═══ DATA PROVIDED

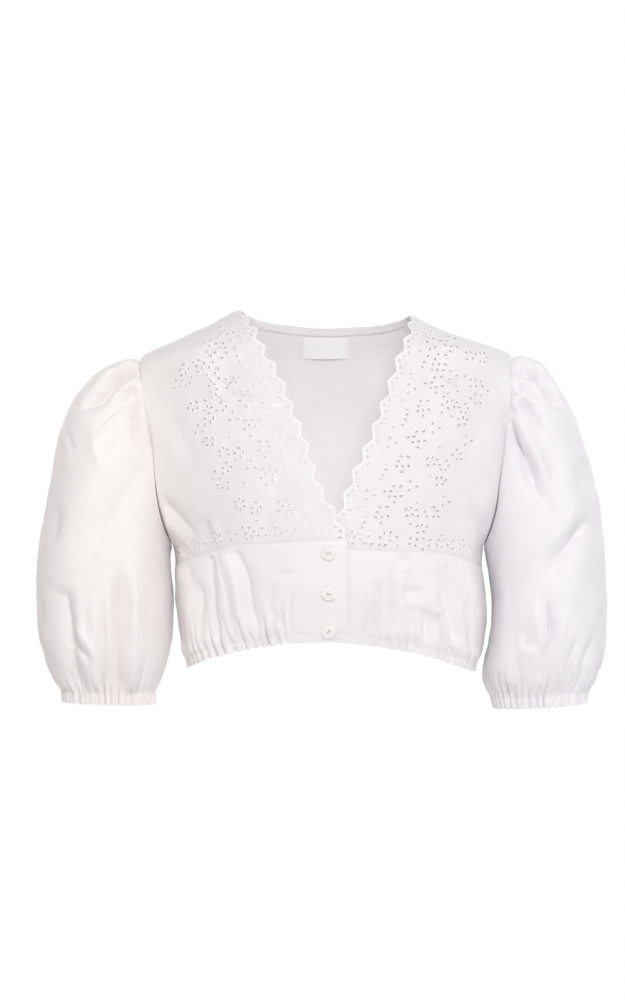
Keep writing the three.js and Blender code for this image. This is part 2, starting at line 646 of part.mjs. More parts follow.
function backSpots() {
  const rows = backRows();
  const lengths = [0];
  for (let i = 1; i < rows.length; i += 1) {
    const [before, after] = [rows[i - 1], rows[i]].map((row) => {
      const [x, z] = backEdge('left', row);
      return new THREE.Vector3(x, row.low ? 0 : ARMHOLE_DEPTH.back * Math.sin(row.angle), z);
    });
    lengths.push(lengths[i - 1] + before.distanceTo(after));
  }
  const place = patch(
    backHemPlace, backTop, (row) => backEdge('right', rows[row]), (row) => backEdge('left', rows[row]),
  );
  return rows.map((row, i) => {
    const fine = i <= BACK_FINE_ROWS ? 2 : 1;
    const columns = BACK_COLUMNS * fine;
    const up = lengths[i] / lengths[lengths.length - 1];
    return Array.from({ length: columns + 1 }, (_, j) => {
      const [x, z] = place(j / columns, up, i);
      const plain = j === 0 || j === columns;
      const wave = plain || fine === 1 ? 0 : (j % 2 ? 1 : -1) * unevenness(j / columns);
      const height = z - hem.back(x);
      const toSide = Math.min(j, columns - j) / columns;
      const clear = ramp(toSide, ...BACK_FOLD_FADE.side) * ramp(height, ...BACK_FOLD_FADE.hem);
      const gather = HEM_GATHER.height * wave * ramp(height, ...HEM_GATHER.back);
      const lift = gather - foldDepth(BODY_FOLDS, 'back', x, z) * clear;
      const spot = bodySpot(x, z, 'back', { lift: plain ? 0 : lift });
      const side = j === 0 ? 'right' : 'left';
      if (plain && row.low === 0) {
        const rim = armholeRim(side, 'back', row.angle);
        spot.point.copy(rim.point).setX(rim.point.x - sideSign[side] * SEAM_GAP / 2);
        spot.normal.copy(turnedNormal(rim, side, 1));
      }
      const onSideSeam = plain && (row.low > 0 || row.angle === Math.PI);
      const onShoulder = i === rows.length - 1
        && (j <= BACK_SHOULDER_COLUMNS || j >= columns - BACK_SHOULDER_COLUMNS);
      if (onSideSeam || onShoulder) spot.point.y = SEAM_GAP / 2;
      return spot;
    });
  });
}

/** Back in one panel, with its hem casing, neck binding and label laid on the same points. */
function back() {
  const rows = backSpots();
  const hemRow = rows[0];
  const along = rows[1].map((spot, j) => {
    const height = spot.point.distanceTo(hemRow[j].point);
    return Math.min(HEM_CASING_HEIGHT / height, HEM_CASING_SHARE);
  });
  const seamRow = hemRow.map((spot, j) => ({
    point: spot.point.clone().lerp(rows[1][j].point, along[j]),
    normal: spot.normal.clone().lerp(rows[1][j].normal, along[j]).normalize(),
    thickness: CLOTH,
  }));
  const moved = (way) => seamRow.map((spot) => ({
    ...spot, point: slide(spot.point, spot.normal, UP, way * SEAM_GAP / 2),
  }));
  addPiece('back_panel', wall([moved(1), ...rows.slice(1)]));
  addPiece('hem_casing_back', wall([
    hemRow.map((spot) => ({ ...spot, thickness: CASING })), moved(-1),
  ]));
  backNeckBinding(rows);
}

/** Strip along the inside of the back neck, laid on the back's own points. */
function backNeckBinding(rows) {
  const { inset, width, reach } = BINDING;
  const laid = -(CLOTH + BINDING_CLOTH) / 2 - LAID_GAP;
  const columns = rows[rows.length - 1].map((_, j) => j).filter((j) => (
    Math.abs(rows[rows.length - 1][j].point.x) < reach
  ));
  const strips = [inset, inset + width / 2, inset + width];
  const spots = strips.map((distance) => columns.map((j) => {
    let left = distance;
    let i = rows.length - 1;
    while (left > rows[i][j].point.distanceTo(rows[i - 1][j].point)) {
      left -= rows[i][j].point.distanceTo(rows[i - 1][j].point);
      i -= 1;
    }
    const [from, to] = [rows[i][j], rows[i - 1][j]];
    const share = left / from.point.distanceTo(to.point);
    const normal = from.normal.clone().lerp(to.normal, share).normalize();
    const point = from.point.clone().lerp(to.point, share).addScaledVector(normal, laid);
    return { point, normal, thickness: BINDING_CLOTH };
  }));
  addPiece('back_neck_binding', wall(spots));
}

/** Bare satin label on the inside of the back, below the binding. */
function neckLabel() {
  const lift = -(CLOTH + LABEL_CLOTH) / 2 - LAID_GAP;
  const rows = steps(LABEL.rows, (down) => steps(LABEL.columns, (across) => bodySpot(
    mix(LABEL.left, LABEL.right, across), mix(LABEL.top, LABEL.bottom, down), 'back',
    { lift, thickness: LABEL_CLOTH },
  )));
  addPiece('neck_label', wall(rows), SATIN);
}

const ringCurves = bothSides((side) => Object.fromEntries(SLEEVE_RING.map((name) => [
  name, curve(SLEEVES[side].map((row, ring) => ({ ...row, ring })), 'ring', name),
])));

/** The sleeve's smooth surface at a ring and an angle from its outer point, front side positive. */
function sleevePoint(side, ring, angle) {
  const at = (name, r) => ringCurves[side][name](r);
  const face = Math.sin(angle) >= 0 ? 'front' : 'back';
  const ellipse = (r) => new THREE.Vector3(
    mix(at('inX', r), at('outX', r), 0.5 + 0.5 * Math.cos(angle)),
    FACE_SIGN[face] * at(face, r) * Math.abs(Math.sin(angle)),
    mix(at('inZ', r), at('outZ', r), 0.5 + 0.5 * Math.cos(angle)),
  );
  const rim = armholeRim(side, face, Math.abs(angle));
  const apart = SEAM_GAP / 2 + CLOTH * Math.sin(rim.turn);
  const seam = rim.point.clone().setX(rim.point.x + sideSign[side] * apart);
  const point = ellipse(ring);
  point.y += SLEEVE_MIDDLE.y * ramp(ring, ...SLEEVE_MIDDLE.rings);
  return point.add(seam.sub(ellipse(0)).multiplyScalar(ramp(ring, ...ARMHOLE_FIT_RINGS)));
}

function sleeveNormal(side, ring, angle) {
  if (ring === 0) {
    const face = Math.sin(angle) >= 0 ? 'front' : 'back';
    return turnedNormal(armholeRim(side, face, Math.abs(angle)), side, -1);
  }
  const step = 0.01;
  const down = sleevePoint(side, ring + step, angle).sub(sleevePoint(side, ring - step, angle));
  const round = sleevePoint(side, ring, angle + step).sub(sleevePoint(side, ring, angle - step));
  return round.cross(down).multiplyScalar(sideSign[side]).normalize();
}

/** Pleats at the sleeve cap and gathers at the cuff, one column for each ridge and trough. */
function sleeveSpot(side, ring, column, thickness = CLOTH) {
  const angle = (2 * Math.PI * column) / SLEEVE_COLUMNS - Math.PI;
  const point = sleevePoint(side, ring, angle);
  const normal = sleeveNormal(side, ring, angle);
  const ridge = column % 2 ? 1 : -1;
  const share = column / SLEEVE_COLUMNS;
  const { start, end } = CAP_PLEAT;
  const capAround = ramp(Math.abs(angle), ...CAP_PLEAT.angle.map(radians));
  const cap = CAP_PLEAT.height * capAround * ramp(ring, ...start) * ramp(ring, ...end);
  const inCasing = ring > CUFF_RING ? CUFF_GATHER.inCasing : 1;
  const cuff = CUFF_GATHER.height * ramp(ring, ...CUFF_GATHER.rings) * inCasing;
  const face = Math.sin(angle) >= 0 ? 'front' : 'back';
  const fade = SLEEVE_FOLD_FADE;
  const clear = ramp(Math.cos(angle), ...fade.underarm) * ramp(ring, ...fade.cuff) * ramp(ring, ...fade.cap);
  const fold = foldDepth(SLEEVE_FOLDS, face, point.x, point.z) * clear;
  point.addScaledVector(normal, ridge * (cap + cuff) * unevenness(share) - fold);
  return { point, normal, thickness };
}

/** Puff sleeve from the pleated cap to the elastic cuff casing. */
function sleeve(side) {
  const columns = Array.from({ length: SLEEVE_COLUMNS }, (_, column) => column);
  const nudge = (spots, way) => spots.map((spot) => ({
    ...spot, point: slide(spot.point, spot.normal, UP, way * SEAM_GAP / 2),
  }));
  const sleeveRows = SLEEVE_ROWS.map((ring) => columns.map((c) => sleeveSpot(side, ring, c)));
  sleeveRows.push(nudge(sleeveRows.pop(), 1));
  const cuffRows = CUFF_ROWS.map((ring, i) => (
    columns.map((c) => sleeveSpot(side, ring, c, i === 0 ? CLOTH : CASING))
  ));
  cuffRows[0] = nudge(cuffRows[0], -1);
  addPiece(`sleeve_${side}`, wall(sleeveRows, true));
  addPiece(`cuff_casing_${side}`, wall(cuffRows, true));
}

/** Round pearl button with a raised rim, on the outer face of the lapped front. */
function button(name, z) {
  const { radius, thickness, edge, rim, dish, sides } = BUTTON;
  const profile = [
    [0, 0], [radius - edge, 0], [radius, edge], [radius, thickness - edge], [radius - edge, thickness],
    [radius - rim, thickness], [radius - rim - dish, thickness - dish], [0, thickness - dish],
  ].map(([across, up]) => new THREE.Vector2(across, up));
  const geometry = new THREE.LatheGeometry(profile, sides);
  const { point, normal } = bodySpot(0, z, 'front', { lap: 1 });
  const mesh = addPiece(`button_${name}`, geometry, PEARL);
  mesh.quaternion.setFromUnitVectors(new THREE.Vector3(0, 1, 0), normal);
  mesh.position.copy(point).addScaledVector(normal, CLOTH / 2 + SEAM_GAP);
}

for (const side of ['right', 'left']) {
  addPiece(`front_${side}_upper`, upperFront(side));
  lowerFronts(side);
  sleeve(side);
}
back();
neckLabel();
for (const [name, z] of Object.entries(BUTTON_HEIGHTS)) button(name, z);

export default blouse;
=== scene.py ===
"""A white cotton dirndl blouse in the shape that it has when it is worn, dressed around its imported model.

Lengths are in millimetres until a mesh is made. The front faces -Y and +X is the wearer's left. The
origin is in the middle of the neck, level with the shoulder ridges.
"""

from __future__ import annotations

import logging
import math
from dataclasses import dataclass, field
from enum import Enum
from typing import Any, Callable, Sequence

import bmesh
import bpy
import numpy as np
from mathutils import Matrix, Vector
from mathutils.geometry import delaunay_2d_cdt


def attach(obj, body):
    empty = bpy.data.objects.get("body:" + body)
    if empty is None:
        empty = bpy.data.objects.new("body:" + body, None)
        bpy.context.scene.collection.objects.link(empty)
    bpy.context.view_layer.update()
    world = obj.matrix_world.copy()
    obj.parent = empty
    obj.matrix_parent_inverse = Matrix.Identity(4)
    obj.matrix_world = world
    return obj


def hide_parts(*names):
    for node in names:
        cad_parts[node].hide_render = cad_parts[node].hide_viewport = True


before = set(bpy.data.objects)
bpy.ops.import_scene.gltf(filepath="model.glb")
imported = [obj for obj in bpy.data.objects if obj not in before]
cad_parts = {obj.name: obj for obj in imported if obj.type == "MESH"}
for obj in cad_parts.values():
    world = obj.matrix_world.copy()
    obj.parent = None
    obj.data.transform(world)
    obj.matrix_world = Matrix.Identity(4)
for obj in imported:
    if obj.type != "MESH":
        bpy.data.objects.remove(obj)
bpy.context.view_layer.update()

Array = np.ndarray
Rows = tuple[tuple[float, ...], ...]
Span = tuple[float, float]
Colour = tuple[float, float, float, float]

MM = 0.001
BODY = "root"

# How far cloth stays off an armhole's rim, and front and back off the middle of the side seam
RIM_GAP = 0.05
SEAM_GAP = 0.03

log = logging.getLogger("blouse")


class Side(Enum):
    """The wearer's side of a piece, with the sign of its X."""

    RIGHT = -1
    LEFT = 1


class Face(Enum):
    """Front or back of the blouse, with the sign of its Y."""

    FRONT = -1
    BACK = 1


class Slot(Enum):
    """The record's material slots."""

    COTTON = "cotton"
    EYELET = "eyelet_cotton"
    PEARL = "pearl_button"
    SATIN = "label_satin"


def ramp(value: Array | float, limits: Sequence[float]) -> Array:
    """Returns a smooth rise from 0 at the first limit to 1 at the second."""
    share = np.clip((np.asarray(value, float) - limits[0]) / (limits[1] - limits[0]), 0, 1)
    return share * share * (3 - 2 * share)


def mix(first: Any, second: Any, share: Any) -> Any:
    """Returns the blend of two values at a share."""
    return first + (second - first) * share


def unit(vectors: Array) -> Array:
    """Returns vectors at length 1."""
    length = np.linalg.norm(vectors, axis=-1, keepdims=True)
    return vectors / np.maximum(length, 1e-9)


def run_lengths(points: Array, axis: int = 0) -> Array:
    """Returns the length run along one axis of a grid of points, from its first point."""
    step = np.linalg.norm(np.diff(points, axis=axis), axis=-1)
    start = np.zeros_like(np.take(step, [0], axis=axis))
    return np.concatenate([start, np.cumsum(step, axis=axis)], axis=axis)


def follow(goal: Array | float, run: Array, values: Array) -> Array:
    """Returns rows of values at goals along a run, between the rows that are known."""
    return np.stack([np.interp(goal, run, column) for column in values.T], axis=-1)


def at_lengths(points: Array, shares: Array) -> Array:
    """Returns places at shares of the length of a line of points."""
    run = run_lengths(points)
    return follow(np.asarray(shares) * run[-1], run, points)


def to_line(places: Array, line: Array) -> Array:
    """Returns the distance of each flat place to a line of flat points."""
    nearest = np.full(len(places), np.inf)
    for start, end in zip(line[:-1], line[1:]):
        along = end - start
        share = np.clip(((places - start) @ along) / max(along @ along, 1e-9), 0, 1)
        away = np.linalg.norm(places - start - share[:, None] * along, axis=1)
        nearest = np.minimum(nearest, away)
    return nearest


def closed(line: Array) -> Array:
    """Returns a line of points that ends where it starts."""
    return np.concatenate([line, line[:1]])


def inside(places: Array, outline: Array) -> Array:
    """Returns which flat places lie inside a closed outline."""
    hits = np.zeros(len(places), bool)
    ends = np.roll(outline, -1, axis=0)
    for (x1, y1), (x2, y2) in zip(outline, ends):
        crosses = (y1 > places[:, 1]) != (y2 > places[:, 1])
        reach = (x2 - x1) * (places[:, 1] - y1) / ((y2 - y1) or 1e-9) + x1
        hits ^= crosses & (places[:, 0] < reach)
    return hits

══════

GIVEN EXERCISE » Both the line with "for (const side" and the line with "from __future__ import annotations" belong in the answer; write them out exactly, with every line between.

EXERCISE RESPONSE »
for (const side of ['right', 'left']) {
  addPiece(`front_${side}_upper`, upperFront(side));
  lowerFronts(side);
  sleeve(side);
}
back();
neckLabel();
for (const [name, z] of Object.entries(BUTTON_HEIGHTS)) button(name, z);

export default blouse;
=== scene.py ===
"""A white cotton dirndl blouse in the shape that it has when it is worn, dressed around its imported model.

Lengths are in millimetres until a mesh is made. The front faces -Y and +X is the wearer's left. The
origin is in the middle of the neck, level with the shoulder ridges.
"""

from __future__ import annotations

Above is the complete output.